The idea was conceived to make it clearer to people how to better know about and then control the amounts of antibiotics used within their own country. The antibiotic footprint is a way of presenting a simpler way of measuring the amounts used within their own country. The antibiotic footprint not only tells us what is happening in the medical arena and in people, but also what is used in animals, agriculture and aquaculture. We are all rightly worried about Superbugs. Whenever larger antibiotic volumes are used, this accelerates both the development, multiplication and then the spread of Superbugs.
2) Consumers have the power to change the way antibiotics are used. In your opinion, what are the most effective steps that individuals can take on a daily basis to reduce their consumption of antibiotics?
First always question how taking any antibiotics will affect us directly. Whenever we go to a doctor and are prescribed antibiotics, we should all routinely ask “will this really make much of a difference to me and how?” In most wealthy countries (e.g., Australia and the US), over half of all antibiotics used in people are still used for respiratory tract infections and these are usually caused by viruses - and against which antibiotics don’t work. However most antibiotics used (and in most countries are) are used in agriculture - often for growth promotion and routine preventive therapy for whole herds of animals. Then Superbugs that develop, because of this excessive antibiotic use, can spread to people. We need to take action via consumers and their choice of products, political involvement, media pressure etc. to awaken all of us of the urgent need to decrease antibiotics usage everywhere and so decrease our footprint everywhere. This means not just in the health sectors but in our farming communities as well. We need to do this locally and globally as Superbugs spread globally.

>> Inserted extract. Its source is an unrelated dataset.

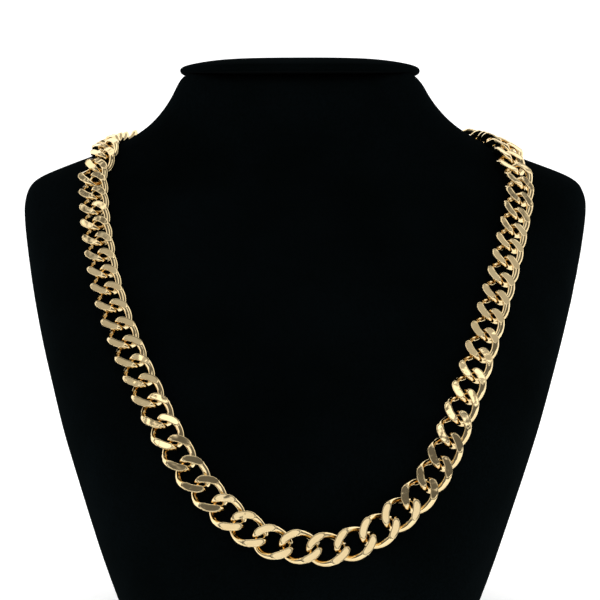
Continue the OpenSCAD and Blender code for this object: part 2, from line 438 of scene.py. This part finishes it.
# %% [markdown]
# The clasp is out of sight at the back of the neck, so it is a plain box clasp: a flat box
# with an eye at each end that takes the chain's last link. Its place comes from the packed
# clasp in the same way as a link's. The box is thicker outwards, so the middle is counted
# from the inner side, and the clasp is turned over if that side doesn't face the neck.

# %% Find the clasp's place
EYE_HALF_THICKNESS = 1.9 * MM
AWAY_FROM_NECK = Vector((0, 1, 0.4))

points = loose_parts(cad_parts["clasp"].data)[0]
turned = main_directions(points)
if turned.col[2].dot(AWAY_FROM_NECK) < 0:
    turned = turned @ Matrix.Rotation(math.pi, 3, "X")
spans = np.array([turned.transposed() @ Vector(p) for p in points])
middle = Vector((spans.min(0) + spans.max(0)) / 2)
middle.z = spans.min(0)[2] + EYE_HALF_THICKNESS
clasp_place = turned.to_4x4()
clasp_place.translation = turned @ middle
print("clasp at", [round(v / MM, 1) for v in clasp_place.translation], "mm")

# %% [markdown]
# The box starts as a cube, gets its four corners rounded and a shallow frame pressed into
# its lid, and then all its edges are softened, as on a stamped and polished box. The eyes
# are links themselves, so two of the five links are pushed into its ends.

# %% The clasp
BOX_LENGTH = 13 * MM
BOX_WIDTH = 11.6 * MM
BOX_THICKNESS = 4 * MM
BOX_CORNER = 1.8 * MM
BOX_RISE = 0.5 * MM
LID_BORDER = 1.2 * MM
LID_STEP = 0.3 * MM
EDGE_ROUND = 0.25 * MM
SHARP_ANGLE = math.radians(35)
EYE_CENTRE = 5.3 * MM

clasp = bmesh.new()
bmesh.ops.create_cube(clasp, size=1)
bmesh.ops.scale(clasp, vec=(BOX_LENGTH, BOX_WIDTH, BOX_THICKNESS), verts=clasp.verts)
uprights = [e for e in clasp.edges if abs(e.verts[0].co.z - e.verts[1].co.z) > BOX_THICKNESS / 2]
bmesh.ops.bevel(clasp, geom=uprights, offset=BOX_CORNER, offset_type="OFFSET", segments=3,
                profile=0.5, affect="EDGES", material=-1)
lid = max(clasp.faces, key=lambda f: f.calc_center_median().z)
bmesh.ops.inset_region(clasp, faces=[lid], thickness=LID_BORDER, depth=0)
bmesh.ops.inset_region(clasp, faces=[lid], thickness=LID_STEP, depth=-LID_STEP)
sharp = [e for e in clasp.edges if e.calc_face_angle(0) > SHARP_ANGLE]
bmesh.ops.bevel(clasp, geom=sharp, offset=EDGE_ROUND, offset_type="OFFSET", segments=2,
                profile=0.5, affect="EDGES", material=-1, clamp_overlap=True)
for face in clasp.faces:
    face.smooth = len(face.verts) <= 4
bmesh.ops.translate(clasp, vec=(0, 0, BOX_RISE), verts=clasp.verts)
for end in (-1, 1):
    add_link(clasp, Matrix.Translation((end * EYE_CENTRE, 0, 0)), end + 1)
bmesh.ops.transform(clasp, matrix=clasp_place, verts=clasp.verts)
piece = finish_piece("box_clasp", clasp, gold, "gold_plate", "clasp")
print(piece.name, "faces:", len(piece.data.polygons))

# %% [markdown]
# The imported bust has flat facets, because it was built from straight pieces. The velvet
# form is a copy of it: its loose triangles are merged and joined back into four-sided
# faces, and two rounds of subdivision make it smooth. A narrow rim set into the underside
# keeps the edge at the foot crisp. Subdivision pulls a surface in a little, so a small push
# outwards brings the pile back to the chain. The cap on the neck is a padded disc, covered
# so tightly that it is made in the same way.

# %% Smooth velvet over the bust
JOIN_ANGLE = math.radians(60)
FLAT_WITHIN = 0.01 * MM
FOOT_RIM = 1.2 * MM
SUBDIVISIONS = 2
BUST_PUSH = 0.15 * MM
CAP_PUSH = 0.2 * MM


def smooth_form(name, node, push):
    """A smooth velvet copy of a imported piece, grown by push except on its underside."""
    form = bmesh.new()
    form.from_mesh(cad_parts[node].data)
    bmesh.ops.remove_doubles(form, verts=form.verts, dist=SAME_POINT)
    bmesh.ops.join_triangles(form, faces=form.faces, angle_face_threshold=JOIN_ANGLE,
                             angle_shape_threshold=JOIN_ANGLE)
    low = min(v.co.z for v in form.verts) + FLAT_WITHIN
    under = [f for f in form.faces if all(v.co.z < low for v in f.verts)]
    bmesh.ops.dissolve_faces(form, faces=under, use_verts=True)
    form.faces.ensure_lookup_table()
    under = [f for f in form.faces if all(v.co.z < low for v in f.verts)]
    bmesh.ops.inset_region(form, faces=under, thickness=FOOT_RIM, depth=0)
    for face in form.faces:
        face.smooth = True
    piece = finish_piece(name, form, velvet, "velvet", node)
    soft = piece.modifiers.new("soft", "SUBSURF")
    soft.levels = soft.render_levels = SUBDIVISIONS
    grow = piece.modifiers.new("grow", "DISPLACE")
    grow.strength = push
    grow.mid_level = 0
    sides = piece.vertex_groups.new(name="sides")
    sides.add([v.index for v in piece.data.vertices if v.co.z > low], 1.0, "REPLACE")
    grow.vertex_group = sides.name
    return piece


bust = smooth_form("velvet_bust", "neck_bust", BUST_PUSH)
cap = smooth_form("velvet_cap", "neck_cap", CAP_PUSH)
print("bust faces before subdivision:", len(bust.data.polygons), "cap:", len(cap.data.polygons))

# %% [markdown]
# The bust stands on a sheet of opal acrylic that is lit from below, as on a light table for
# small products. Its glow thins the shadow at the foot, and lets the floor run into the
# white backdrop without a line. The sheet is very slightly cloudy, in patches of 40 mm.

# %% The floor
FLOOR_REACH = 4
CLOUD_SIZE = 40 * MM
GLOW = 0.55

floor_shape = bmesh.new()
bmesh.ops.create_grid(floor_shape, x_segments=4, y_segments=4, size=FLOOR_REACH)
floor_mesh = bpy.data.meshes.new("floor")
floor_shape.to_mesh(floor_mesh)
floor_shape.free()
acrylic = new_material("opal acrylic sheet, lit from below")
tree = acrylic.node_tree
where = add_node(tree, "ShaderNodeTexCoord")
cloud = add_node(tree, "ShaderNodeTexNoise", {"Scale": 1 / CLOUD_SIZE},
                 {"Vector": (where, "Object")})
colour = add_node(tree, "ShaderNodeMix", {"A": paint("#F4F4F2"), "B": paint("#FAFAF9")},
                  {"Factor": (cloud, "Fac")}, data_type="RGBA")
sheet = add_node(tree, "ShaderNodeBsdfPrincipled",
                 {"Roughness": 0.6, "Emission Color": paint("#FFFFFF"), "Emission Strength": GLOW},
                 {"Base Color": (colour, "Result")})
add_node(tree, "ShaderNodeOutputMaterial", links={"Surface": (sheet, "BSDF")})
floor_mesh.materials.append(acrylic)
floor = bpy.data.objects.new("floor", floor_mesh)
bpy.context.scene.collection.objects.link(floor)
print("the floor is", 2 * FLOOR_REACH, "m wide")

# %% [markdown]
# A polished chain shows its studio, so the studio is built for it, as light that comes from
# all round. The backdrop is a tall white curve that reaches round both sides, and it draws
# the bright lines along the round wire. The ceiling is grey, and the camera's side is nearly
# dark, as a room is behind the photographer: that gives the dark lines. Each border between
# them is a soft step, given by how far up (Z) or how far back (Y) a ray looks.

# %% The room
ROOM_LOW = 0.13
ROOM_HIGH = 0.5
BACKDROP = 1.35
CEILING_EDGE = (0.87, 0.92)
BACKDROP_TOP = (0.83, 0.88)
BACKDROP_SIDES = (-0.45, 0.15)

world = bpy.data.worlds.new("studio")
bpy.context.scene.world = world
world.use_nodes = True
tree = world.node_tree
tree.nodes.clear()
where = add_node(tree, "ShaderNodeTexCoord")
parts = add_node(tree, "ShaderNodeSeparateXYZ", links={"Vector": (where, "Generated")})
ceiling = add_node(tree, "ShaderNodeMapRange",
                   {"From Min": CEILING_EDGE[0], "From Max": CEILING_EDGE[1],
                    "To Min": ROOM_LOW, "To Max": ROOM_HIGH},
                   {"Value": (parts, "Z")}, interpolation_type="SMOOTHSTEP")
behind = add_node(tree, "ShaderNodeMapRange",
                  {"From Min": BACKDROP_SIDES[0], "From Max": BACKDROP_SIDES[1],
                   "To Min": 0.0, "To Max": BACKDROP},
                  {"Value": (parts, "Y")}, interpolation_type="SMOOTHSTEP")
lower = add_node(tree, "ShaderNodeMapRange",
                 {"From Min": BACKDROP_TOP[0], "From Max": BACKDROP_TOP[1],
                  "To Min": 1.0, "To Max": 0.0},
                 {"Value": (parts, "Z")}, interpolation_type="SMOOTHSTEP")
backdrop = add_node(tree, "ShaderNodeMath", links={0: (behind, "Result"), 1: (lower, "Result")},
                    operation="MULTIPLY")
light = add_node(tree, "ShaderNodeMath", links={0: (ceiling, "Result"), 1: (backdrop, "Value")},
                 operation="MAXIMUM")
room = add_node(tree, "ShaderNodeBackground", {"Color": paint("#FFFFFF")},
                {"Strength": (light, "Value")})
add_node(tree, "ShaderNodeOutputWorld", links={"Surface": (room, "Background")})
print("world:", world.name, "with", len(tree.nodes), "nodes")

# %% [markdown]
# Two lamps do the rest. A soft box hangs above the bust, a little to the front, and a wide
# window stands high behind the camera. The lowest links mirror the window in their flats. A
# lamp's energy is worked out from its size, so that its brightness is on the same scale as
# the room's.

# %% The lamps
LAMP_AIM = Vector((0, 0, 0.1))


def soft_box(name, place, size, brightness):
    """A rectangular lamp that shines at the bust."""
    lamp = bpy.data.lights.new(name, "AREA")
    lamp.shape = "RECTANGLE"
    lamp.size, lamp.size_y = size
    lamp.energy = brightness * math.pi * size[0] * size[1]
    box = bpy.data.objects.new(name, lamp)
    box.location = place
    box.rotation_euler = (LAMP_AIM - Vector(place)).to_track_quat("-Z", "Y").to_euler()
    bpy.context.scene.collection.objects.link(box)


soft_box("soft_box_above", place=(-0.06, -0.41, 1.3), size=(0.62, 0.38), brightness=1.05)
soft_box("window_behind_camera", place=(0.07, -1.25, 1.0), size=(1.0, 0.55), brightness=0.82)
bpy.context.scene.view_settings.view_transform = "Standard"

3) How can the antibiotic footprint of each country be used by policymakers to make decisions about legislation regarding antibiotic use? What parallels can be drawn with the carbon footprint in terms of impact made on policy making?
The footprint allows us to compare our footprint to other countries and especially to those that do it better. We can then influence policy makers, and others to follow the successful examples of others via legislation, consumer pressure, marketing etc. The end result will be that we use less antibiotics.
4) What specific tools or systems need to be in place for countries to be able to collect sufficient data to generate antibiotic footprints? Are there specific sectors that need better/improved transparency on antibiotic use reporting?
We need timely, open, accurate and freely available data on the amounts and types of antibiotics used in all countries, both in agriculture and in people. These data are available now but usually kept secret because of “commercial in confidence” arguments. For such an important public health issue as Superbugs and AMR, that argument needs to be thrown out.
5) What are some of the global targets you would like to see being set using antibiotic footprints as a tool for the reduction of antibiotic consumption?
We need to get consumption levels of antibiotics in people down to the levels that are used in The Netherlands and Scandinavian countries. These countries use less than half the amounts used in Australia and the US per person and without any adverse health outcomes to people or the population – in fact people in their health systems usually have better health outcomes compared to other countries. We need to get antibiotic consumption in food animals in most countries down by more than 70% of current consumption levels. That means, as recommended by recent WHO guidelines, no longer using antibiotics anywhere in the world for growth promotion and also no routine use as preventative therapy in herds or flocks of animals. Many countries achieve this already (e.g., most of Scandinavia). That usually means also looking at other ways of raising food animals (e.g., open pasture and grass fed cattle). High antibiotic use for food animals should be seen as an indicator of poor animal husbandry practices, over-crowding, poor infection prevention (e.g., by vaccines) and/or not enough efforts to stop the transmission of infections. So, excessive antibiotic use in food animals is likely not only an indirect measure of poor housing conditions, but also in my view of relative animal cruelty.